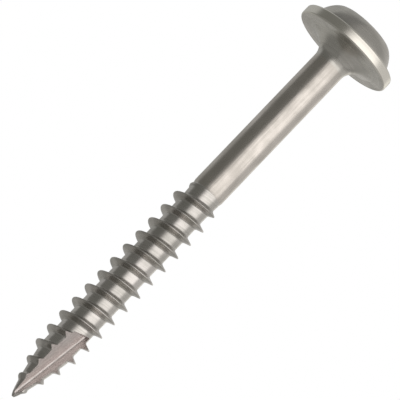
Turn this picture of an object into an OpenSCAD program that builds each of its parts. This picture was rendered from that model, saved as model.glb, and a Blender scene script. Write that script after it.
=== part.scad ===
________________________________________
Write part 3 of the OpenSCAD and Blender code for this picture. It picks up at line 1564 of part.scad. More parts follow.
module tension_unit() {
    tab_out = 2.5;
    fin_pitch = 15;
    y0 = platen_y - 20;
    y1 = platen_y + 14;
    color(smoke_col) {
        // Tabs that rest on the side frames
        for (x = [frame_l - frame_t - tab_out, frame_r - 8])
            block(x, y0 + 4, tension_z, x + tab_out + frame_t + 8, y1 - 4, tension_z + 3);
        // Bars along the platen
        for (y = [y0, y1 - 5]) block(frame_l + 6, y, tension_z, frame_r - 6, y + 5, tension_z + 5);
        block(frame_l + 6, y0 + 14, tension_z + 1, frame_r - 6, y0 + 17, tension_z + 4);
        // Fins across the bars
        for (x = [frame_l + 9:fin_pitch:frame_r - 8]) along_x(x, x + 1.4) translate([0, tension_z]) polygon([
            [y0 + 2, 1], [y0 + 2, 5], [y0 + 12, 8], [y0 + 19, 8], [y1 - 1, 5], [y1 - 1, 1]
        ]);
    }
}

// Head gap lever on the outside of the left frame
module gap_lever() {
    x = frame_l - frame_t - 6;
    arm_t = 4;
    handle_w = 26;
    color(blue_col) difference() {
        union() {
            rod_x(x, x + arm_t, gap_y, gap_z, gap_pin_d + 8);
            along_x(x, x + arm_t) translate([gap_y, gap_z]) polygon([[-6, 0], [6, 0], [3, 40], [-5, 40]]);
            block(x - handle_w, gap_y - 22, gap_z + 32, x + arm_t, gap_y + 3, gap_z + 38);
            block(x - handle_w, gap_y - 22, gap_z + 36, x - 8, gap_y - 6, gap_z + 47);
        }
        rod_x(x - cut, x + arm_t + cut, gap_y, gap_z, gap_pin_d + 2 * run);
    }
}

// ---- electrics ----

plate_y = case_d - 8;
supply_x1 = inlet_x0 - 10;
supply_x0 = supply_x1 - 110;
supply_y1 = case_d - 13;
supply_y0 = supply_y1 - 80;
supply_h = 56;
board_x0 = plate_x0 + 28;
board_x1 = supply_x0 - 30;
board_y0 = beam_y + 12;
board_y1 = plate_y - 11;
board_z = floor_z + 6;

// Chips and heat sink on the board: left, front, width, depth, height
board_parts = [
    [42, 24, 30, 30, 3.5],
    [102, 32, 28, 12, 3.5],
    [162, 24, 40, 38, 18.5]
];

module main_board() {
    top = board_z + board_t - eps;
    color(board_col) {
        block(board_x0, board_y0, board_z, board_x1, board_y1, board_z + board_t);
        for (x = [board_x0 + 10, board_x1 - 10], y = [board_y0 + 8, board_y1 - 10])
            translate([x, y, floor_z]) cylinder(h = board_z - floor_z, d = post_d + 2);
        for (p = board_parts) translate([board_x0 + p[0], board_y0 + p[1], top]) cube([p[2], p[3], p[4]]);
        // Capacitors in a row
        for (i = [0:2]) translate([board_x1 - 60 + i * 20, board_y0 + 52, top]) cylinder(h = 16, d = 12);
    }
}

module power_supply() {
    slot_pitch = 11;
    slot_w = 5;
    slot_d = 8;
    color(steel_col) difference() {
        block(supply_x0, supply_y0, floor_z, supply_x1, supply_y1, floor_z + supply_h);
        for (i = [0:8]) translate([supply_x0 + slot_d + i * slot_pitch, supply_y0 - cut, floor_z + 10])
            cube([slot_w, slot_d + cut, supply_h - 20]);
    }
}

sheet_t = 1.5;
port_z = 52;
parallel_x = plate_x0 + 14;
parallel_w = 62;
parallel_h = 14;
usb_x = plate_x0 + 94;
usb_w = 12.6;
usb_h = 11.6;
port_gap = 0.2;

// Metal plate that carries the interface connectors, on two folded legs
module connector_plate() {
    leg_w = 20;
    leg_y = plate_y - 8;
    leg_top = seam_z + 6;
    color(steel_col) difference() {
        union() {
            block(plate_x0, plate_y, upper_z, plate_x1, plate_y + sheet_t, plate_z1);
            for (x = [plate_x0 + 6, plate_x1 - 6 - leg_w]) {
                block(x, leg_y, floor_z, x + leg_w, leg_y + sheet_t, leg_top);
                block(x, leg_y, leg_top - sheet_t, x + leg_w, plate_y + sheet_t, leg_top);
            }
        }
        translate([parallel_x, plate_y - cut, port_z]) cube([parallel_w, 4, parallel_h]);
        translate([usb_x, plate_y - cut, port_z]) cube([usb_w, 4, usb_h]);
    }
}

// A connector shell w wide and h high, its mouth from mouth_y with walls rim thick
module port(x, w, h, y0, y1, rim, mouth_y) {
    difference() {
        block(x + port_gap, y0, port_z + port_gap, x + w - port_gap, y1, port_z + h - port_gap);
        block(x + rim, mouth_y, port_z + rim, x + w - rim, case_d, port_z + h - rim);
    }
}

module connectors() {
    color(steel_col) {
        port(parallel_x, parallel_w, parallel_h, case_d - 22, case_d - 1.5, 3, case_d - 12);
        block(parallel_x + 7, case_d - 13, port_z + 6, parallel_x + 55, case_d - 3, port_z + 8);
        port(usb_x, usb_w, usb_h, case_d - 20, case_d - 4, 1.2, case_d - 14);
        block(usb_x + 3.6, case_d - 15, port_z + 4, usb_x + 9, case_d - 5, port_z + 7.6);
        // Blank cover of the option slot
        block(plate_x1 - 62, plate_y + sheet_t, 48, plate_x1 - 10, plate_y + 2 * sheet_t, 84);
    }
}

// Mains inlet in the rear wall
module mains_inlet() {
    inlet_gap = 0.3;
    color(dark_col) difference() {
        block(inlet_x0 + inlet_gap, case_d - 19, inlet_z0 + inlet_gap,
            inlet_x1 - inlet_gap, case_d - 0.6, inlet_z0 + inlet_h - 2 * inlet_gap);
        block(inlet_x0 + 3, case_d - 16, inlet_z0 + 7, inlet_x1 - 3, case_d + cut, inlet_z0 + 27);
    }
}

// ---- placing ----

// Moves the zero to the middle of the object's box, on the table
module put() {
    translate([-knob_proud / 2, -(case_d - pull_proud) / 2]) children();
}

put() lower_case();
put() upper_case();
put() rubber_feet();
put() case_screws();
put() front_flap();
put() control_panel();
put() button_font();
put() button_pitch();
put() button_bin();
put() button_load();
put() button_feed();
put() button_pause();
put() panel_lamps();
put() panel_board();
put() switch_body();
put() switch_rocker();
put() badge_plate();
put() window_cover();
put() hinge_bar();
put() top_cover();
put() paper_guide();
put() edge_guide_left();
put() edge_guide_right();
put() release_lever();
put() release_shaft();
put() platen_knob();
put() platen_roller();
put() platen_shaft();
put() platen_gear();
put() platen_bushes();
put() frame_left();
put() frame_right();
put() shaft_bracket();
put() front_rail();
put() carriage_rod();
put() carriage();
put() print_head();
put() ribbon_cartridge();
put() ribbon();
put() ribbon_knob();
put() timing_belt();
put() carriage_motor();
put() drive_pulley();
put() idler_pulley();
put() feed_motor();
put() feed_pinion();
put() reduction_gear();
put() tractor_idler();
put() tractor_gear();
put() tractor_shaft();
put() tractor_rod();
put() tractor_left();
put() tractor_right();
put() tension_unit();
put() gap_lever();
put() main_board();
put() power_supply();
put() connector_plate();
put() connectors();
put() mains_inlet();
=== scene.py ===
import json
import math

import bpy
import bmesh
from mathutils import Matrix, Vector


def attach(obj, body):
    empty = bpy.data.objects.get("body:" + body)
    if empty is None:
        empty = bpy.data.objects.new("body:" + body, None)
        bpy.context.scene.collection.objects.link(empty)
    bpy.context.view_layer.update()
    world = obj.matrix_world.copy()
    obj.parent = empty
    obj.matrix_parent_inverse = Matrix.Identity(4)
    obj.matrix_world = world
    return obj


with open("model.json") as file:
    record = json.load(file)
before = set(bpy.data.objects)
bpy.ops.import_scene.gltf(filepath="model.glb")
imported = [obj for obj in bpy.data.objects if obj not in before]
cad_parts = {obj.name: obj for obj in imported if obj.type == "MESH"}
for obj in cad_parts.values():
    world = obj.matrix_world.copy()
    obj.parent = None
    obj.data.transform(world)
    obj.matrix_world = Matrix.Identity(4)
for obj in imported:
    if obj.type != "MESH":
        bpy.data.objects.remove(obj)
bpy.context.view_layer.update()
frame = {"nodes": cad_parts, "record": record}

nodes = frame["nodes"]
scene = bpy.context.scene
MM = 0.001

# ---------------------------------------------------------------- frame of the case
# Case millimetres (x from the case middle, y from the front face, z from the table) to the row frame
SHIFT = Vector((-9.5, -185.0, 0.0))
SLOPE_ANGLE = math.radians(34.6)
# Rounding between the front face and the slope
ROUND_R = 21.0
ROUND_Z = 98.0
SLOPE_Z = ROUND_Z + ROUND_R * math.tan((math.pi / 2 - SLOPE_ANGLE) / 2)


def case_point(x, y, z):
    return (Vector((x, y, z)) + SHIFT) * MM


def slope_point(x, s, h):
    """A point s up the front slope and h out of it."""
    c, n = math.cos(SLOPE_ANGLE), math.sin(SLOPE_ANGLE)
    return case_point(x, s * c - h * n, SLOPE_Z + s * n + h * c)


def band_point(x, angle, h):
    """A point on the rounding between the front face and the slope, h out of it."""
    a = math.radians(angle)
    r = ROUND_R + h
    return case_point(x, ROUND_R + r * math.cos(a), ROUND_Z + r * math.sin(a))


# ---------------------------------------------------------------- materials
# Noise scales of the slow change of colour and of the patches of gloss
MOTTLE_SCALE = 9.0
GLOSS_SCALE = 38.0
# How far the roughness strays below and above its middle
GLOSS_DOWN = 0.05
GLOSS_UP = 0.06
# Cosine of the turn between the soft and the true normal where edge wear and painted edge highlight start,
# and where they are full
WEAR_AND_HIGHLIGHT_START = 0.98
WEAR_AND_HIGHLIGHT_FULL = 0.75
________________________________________
◆ **Written problem**: Extract, word for word, the line containing "put() ribbon_cartridge();", the line containing "imported = [obj", and every line between them.

◆ **Solution below**:
put() ribbon_cartridge();
put() ribbon();
put() ribbon_knob();
put() timing_belt();
put() carriage_motor();
put() drive_pulley();
put() idler_pulley();
put() feed_motor();
put() feed_pinion();
put() reduction_gear();
put() tractor_idler();
put() tractor_gear();
put() tractor_shaft();
put() tractor_rod();
put() tractor_left();
put() tractor_right();
put() tension_unit();
put() gap_lever();
put() main_board();
put() power_supply();
put() connector_plate();
put() connectors();
put() mains_inlet();
=== scene.py ===
import json
import math

import bpy
import bmesh
from mathutils import Matrix, Vector


def attach(obj, body):
    empty = bpy.data.objects.get("body:" + body)
    if empty is None:
        empty = bpy.data.objects.new("body:" + body, None)
        bpy.context.scene.collection.objects.link(empty)
    bpy.context.view_layer.update()
    world = obj.matrix_world.copy()
    obj.parent = empty
    obj.matrix_parent_inverse = Matrix.Identity(4)
    obj.matrix_world = world
    return obj


with open("model.json") as file:
    record = json.load(file)
before = set(bpy.data.objects)
bpy.ops.import_scene.gltf(filepath="model.glb")
imported = [obj for obj in bpy.data.objects if obj not in before]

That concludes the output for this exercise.